PROBLEM TO SOLVE:
Restate each of the lines given below, word for word.

Some records

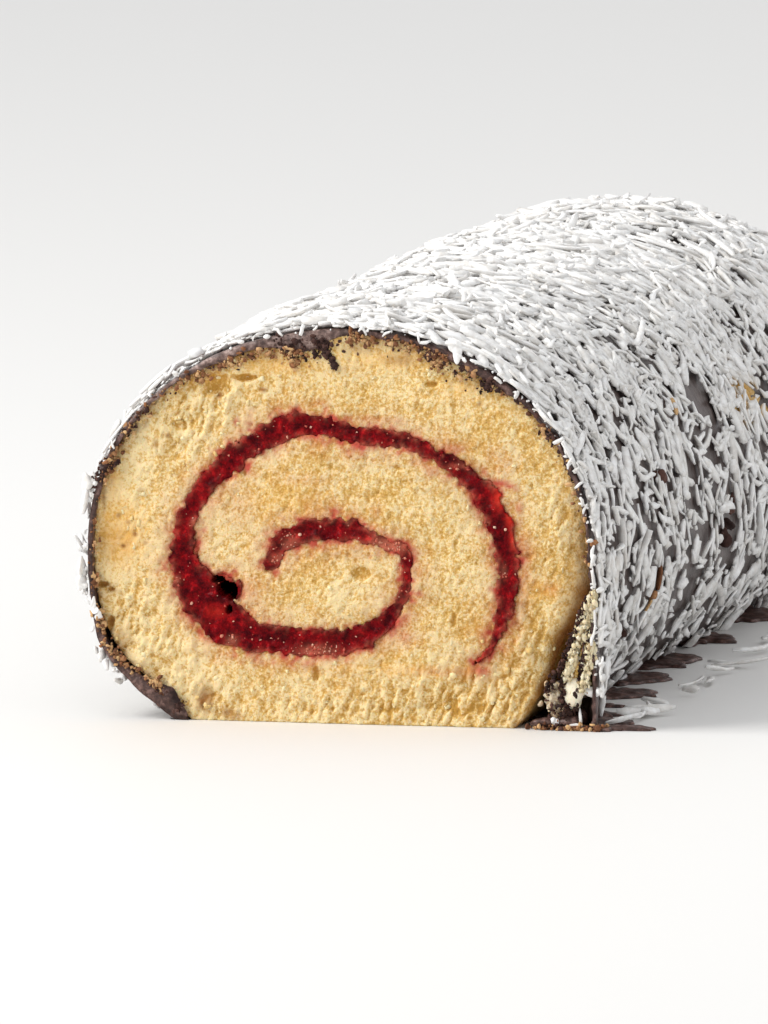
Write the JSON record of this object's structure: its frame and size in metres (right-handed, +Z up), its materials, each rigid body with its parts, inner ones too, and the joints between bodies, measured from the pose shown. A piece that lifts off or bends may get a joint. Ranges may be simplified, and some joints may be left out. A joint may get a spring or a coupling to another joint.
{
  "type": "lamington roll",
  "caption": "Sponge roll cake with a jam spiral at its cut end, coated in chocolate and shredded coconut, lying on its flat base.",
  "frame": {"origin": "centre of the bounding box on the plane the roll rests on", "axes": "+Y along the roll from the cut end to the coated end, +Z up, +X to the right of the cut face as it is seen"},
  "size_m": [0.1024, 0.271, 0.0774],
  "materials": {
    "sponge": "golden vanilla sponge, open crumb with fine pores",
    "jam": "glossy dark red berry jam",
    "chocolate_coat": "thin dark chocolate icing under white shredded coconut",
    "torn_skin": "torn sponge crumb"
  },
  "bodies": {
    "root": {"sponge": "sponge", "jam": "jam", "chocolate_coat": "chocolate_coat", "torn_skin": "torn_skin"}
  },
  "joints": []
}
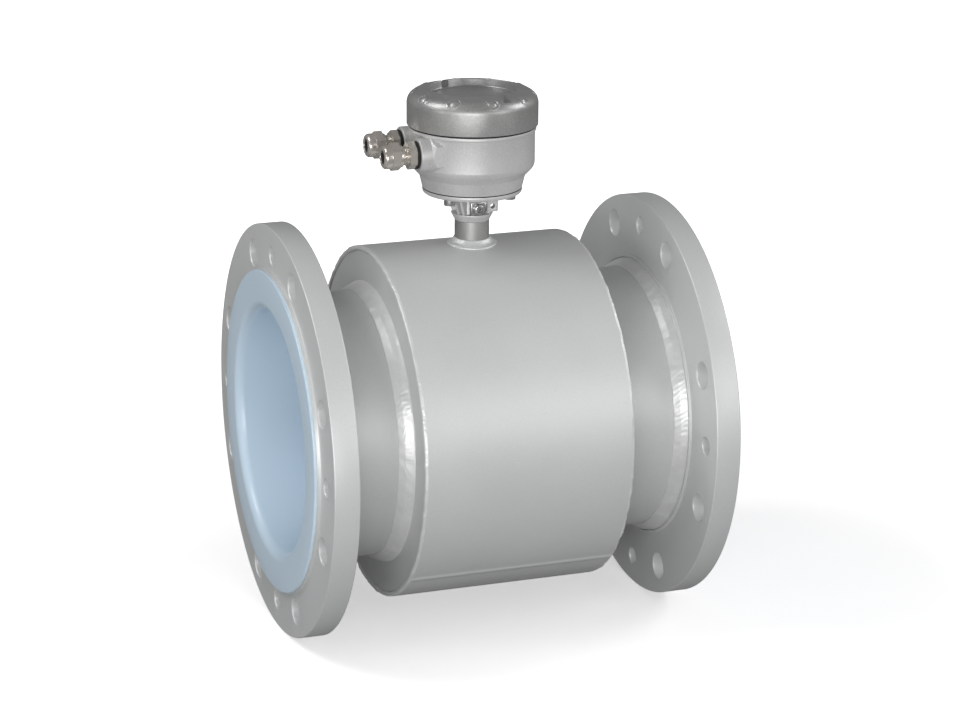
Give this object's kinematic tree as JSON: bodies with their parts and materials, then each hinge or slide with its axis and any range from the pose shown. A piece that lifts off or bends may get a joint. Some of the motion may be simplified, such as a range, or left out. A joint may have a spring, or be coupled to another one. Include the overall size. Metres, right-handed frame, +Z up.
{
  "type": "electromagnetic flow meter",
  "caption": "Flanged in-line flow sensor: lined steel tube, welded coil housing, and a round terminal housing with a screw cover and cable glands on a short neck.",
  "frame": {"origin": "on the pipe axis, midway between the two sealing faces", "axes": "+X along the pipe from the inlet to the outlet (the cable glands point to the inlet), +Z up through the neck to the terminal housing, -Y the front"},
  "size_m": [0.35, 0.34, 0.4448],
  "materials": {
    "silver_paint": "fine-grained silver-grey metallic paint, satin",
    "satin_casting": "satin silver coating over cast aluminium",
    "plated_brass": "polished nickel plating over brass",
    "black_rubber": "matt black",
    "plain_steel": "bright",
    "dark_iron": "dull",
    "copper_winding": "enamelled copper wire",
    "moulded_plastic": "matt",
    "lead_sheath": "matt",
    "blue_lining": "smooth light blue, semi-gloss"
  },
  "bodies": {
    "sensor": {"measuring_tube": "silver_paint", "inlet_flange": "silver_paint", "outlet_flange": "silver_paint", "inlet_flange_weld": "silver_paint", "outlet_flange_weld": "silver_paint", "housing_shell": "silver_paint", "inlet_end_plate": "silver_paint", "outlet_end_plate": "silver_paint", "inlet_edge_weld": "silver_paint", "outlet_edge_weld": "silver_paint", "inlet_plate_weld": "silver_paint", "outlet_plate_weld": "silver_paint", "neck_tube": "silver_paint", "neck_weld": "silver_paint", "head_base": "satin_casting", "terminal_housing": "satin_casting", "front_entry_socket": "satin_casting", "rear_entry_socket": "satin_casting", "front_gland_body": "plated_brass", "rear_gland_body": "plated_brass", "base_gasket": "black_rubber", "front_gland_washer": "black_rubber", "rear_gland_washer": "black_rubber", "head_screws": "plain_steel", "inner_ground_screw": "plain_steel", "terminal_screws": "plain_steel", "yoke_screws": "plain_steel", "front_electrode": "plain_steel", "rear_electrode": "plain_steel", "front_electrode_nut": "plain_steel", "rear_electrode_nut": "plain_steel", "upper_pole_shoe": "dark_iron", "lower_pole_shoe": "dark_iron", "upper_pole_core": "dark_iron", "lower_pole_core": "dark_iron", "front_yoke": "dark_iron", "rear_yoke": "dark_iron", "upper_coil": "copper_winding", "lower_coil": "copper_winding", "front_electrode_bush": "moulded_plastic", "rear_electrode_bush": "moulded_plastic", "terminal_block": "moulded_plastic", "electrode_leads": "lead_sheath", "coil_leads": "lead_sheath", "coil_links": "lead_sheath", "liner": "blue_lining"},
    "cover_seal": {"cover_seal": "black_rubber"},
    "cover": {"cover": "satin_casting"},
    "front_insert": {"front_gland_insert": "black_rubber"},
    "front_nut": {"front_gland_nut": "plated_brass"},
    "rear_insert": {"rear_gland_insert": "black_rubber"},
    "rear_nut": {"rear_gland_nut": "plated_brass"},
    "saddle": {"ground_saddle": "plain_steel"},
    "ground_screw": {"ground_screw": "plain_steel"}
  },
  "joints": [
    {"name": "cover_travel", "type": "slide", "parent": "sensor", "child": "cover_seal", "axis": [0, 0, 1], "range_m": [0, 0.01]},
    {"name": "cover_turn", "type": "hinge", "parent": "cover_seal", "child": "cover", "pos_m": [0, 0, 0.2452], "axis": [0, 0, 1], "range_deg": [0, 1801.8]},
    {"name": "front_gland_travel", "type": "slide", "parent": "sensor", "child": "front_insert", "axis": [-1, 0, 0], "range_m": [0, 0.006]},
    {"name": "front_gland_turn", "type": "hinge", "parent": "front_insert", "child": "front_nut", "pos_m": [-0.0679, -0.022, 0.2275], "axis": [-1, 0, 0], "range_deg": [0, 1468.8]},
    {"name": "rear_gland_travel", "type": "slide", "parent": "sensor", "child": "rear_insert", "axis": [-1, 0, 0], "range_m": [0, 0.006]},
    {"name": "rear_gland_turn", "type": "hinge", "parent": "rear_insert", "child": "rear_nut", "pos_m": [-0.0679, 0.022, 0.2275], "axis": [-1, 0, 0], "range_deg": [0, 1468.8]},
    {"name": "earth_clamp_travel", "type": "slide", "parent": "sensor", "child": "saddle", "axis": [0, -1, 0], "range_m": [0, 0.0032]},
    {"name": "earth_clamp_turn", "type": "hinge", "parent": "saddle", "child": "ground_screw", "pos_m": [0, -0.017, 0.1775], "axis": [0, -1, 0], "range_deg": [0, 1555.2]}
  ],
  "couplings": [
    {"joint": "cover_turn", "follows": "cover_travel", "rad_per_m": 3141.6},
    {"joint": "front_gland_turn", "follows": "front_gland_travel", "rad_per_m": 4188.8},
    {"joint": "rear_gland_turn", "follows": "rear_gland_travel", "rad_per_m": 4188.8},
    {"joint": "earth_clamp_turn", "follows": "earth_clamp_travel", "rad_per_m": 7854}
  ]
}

EXERCISE ANSWER:
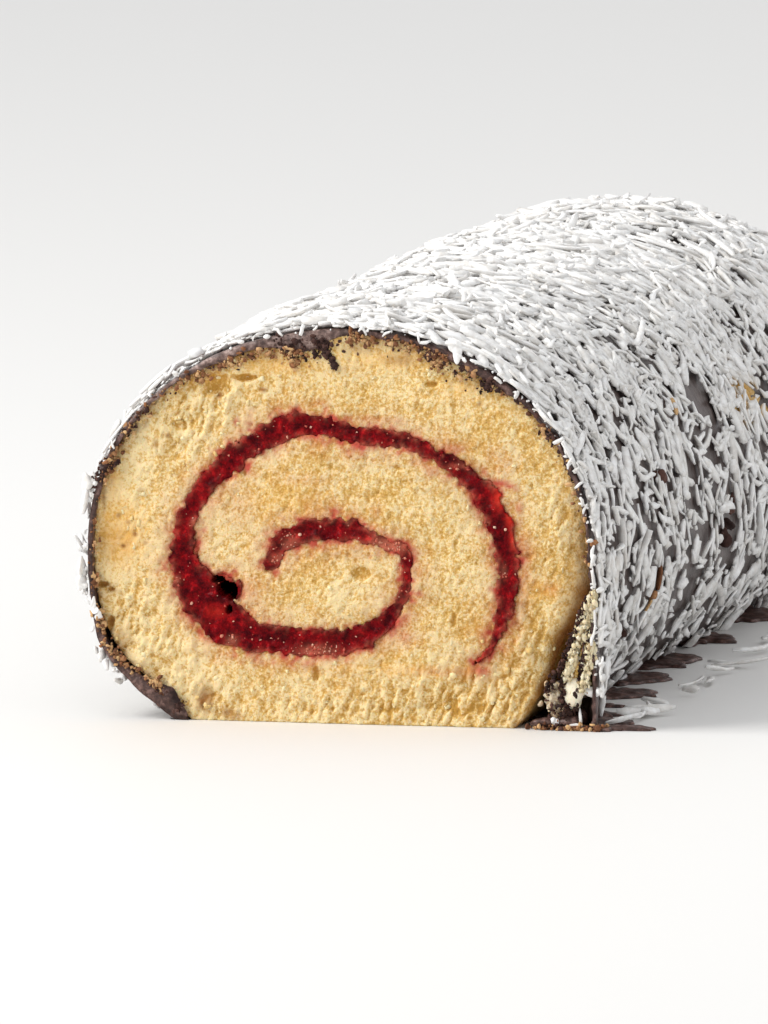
Write the JSON record of this object's structure: its frame and size in metres (right-handed, +Z up), its materials, each rigid body with its parts, inner ones too, and the joints between bodies, measured from the pose shown. A piece that lifts off or bends may get a joint. Ranges may be simplified, and some joints may be left out. A joint may get a spring or a coupling to another joint.
{
  "type": "lamington roll",
  "caption": "Sponge roll cake with a jam spiral at its cut end, coated in chocolate and shredded coconut, lying on its flat base.",
  "frame": {"origin": "centre of the bounding box on the plane the roll rests on", "axes": "+Y along the roll from the cut end to the coated end, +Z up, +X to the right of the cut face as it is seen"},
  "size_m": [0.1024, 0.271, 0.0774],
  "materials": {
    "sponge": "golden vanilla sponge, open crumb with fine pores",
    "jam": "glossy dark red berry jam",
    "chocolate_coat": "thin dark chocolate icing under white shredded coconut",
    "torn_skin": "torn sponge crumb"
  },
  "bodies": {
    "root": {"sponge": "sponge", "jam": "jam", "chocolate_coat": "chocolate_coat", "torn_skin": "torn_skin"}
  },
  "joints": []
}
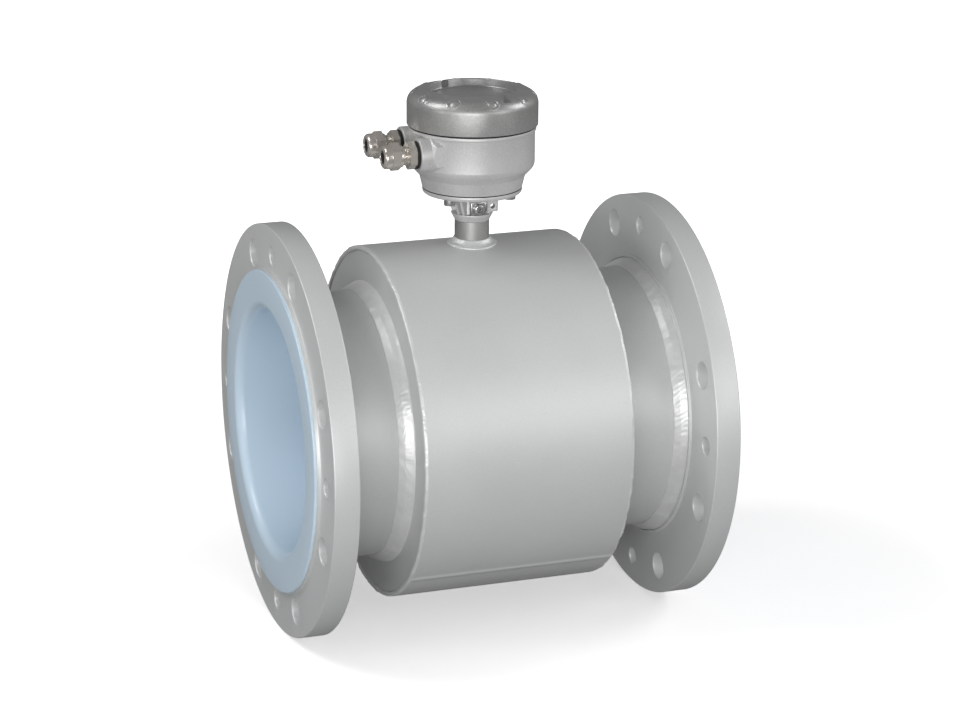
Give this object's kinematic tree as JSON: bodies with their parts and materials, then each hinge or slide with its axis and any range from the pose shown. A piece that lifts off or bends may get a joint. Some of the motion may be simplified, such as a range, or left out. A joint may have a spring, or be coupled to another one. Include the overall size. Metres, right-handed frame, +Z up.
{
  "type": "electromagnetic flow meter",
  "caption": "Flanged in-line flow sensor: lined steel tube, welded coil housing, and a round terminal housing with a screw cover and cable glands on a short neck.",
  "frame": {"origin": "on the pipe axis, midway between the two sealing faces", "axes": "+X along the pipe from the inlet to the outlet (the cable glands point to the inlet), +Z up through the neck to the terminal housing, -Y the front"},
  "size_m": [0.35, 0.34, 0.4448],
  "materials": {
    "silver_paint": "fine-grained silver-grey metallic paint, satin",
    "satin_casting": "satin silver coating over cast aluminium",
    "plated_brass": "polished nickel plating over brass",
    "black_rubber": "matt black",
    "plain_steel": "bright",
    "dark_iron": "dull",
    "copper_winding": "enamelled copper wire",
    "moulded_plastic": "matt",
    "lead_sheath": "matt",
    "blue_lining": "smooth light blue, semi-gloss"
  },
  "bodies": {
    "sensor": {"measuring_tube": "silver_paint", "inlet_flange": "silver_paint", "outlet_flange": "silver_paint", "inlet_flange_weld": "silver_paint", "outlet_flange_weld": "silver_paint", "housing_shell": "silver_paint", "inlet_end_plate": "silver_paint", "outlet_end_plate": "silver_paint", "inlet_edge_weld": "silver_paint", "outlet_edge_weld": "silver_paint", "inlet_plate_weld": "silver_paint", "outlet_plate_weld": "silver_paint", "neck_tube": "silver_paint", "neck_weld": "silver_paint", "head_base": "satin_casting", "terminal_housing": "satin_casting", "front_entry_socket": "satin_casting", "rear_entry_socket": "satin_casting", "front_gland_body": "plated_brass", "rear_gland_body": "plated_brass", "base_gasket": "black_rubber", "front_gland_washer": "black_rubber", "rear_gland_washer": "black_rubber", "head_screws": "plain_steel", "inner_ground_screw": "plain_steel", "terminal_screws": "plain_steel", "yoke_screws": "plain_steel", "front_electrode": "plain_steel", "rear_electrode": "plain_steel", "front_electrode_nut": "plain_steel", "rear_electrode_nut": "plain_steel", "upper_pole_shoe": "dark_iron", "lower_pole_shoe": "dark_iron", "upper_pole_core": "dark_iron", "lower_pole_core": "dark_iron", "front_yoke": "dark_iron", "rear_yoke": "dark_iron", "upper_coil": "copper_winding", "lower_coil": "copper_winding", "front_electrode_bush": "moulded_plastic", "rear_electrode_bush": "moulded_plastic", "terminal_block": "moulded_plastic", "electrode_leads": "lead_sheath", "coil_leads": "lead_sheath", "coil_links": "lead_sheath", "liner": "blue_lining"},
    "cover_seal": {"cover_seal": "black_rubber"},
    "cover": {"cover": "satin_casting"},
    "front_insert": {"front_gland_insert": "black_rubber"},
    "front_nut": {"front_gland_nut": "plated_brass"},
    "rear_insert": {"rear_gland_insert": "black_rubber"},
    "rear_nut": {"rear_gland_nut": "plated_brass"},
    "saddle": {"ground_saddle": "plain_steel"},
    "ground_screw": {"ground_screw": "plain_steel"}
  },
  "joints": [
    {"name": "cover_travel", "type": "slide", "parent": "sensor", "child": "cover_seal", "axis": [0, 0, 1], "range_m": [0, 0.01]},
    {"name": "cover_turn", "type": "hinge", "parent": "cover_seal", "child": "cover", "pos_m": [0, 0, 0.2452], "axis": [0, 0, 1], "range_deg": [0, 1801.8]},
    {"name": "front_gland_travel", "type": "slide", "parent": "sensor", "child": "front_insert", "axis": [-1, 0, 0], "range_m": [0, 0.006]},
    {"name": "front_gland_turn", "type": "hinge", "parent": "front_insert", "child": "front_nut", "pos_m": [-0.0679, -0.022, 0.2275], "axis": [-1, 0, 0], "range_deg": [0, 1468.8]},
    {"name": "rear_gland_travel", "type": "slide", "parent": "sensor", "child": "rear_insert", "axis": [-1, 0, 0], "range_m": [0, 0.006]},
    {"name": "rear_gland_turn", "type": "hinge", "parent": "rear_insert", "child": "rear_nut", "pos_m": [-0.0679, 0.022, 0.2275], "axis": [-1, 0, 0], "range_deg": [0, 1468.8]},
    {"name": "earth_clamp_travel", "type": "slide", "parent": "sensor", "child": "saddle", "axis": [0, -1, 0], "range_m": [0, 0.0032]},
    {"name": "earth_clamp_turn", "type": "hinge", "parent": "saddle", "child": "ground_screw", "pos_m": [0, -0.017, 0.1775], "axis": [0, -1, 0], "range_deg": [0, 1555.2]}
  ],
  "couplings": [
    {"joint": "cover_turn", "follows": "cover_travel", "rad_per_m": 3141.6},
    {"joint": "front_gland_turn", "follows": "front_gland_travel", "rad_per_m": 4188.8},
    {"joint": "rear_gland_turn", "follows": "rear_gland_travel", "rad_per_m": 4188.8},
    {"joint": "earth_clamp_turn", "follows": "earth_clamp_travel", "rad_per_m": 7854}
  ]
}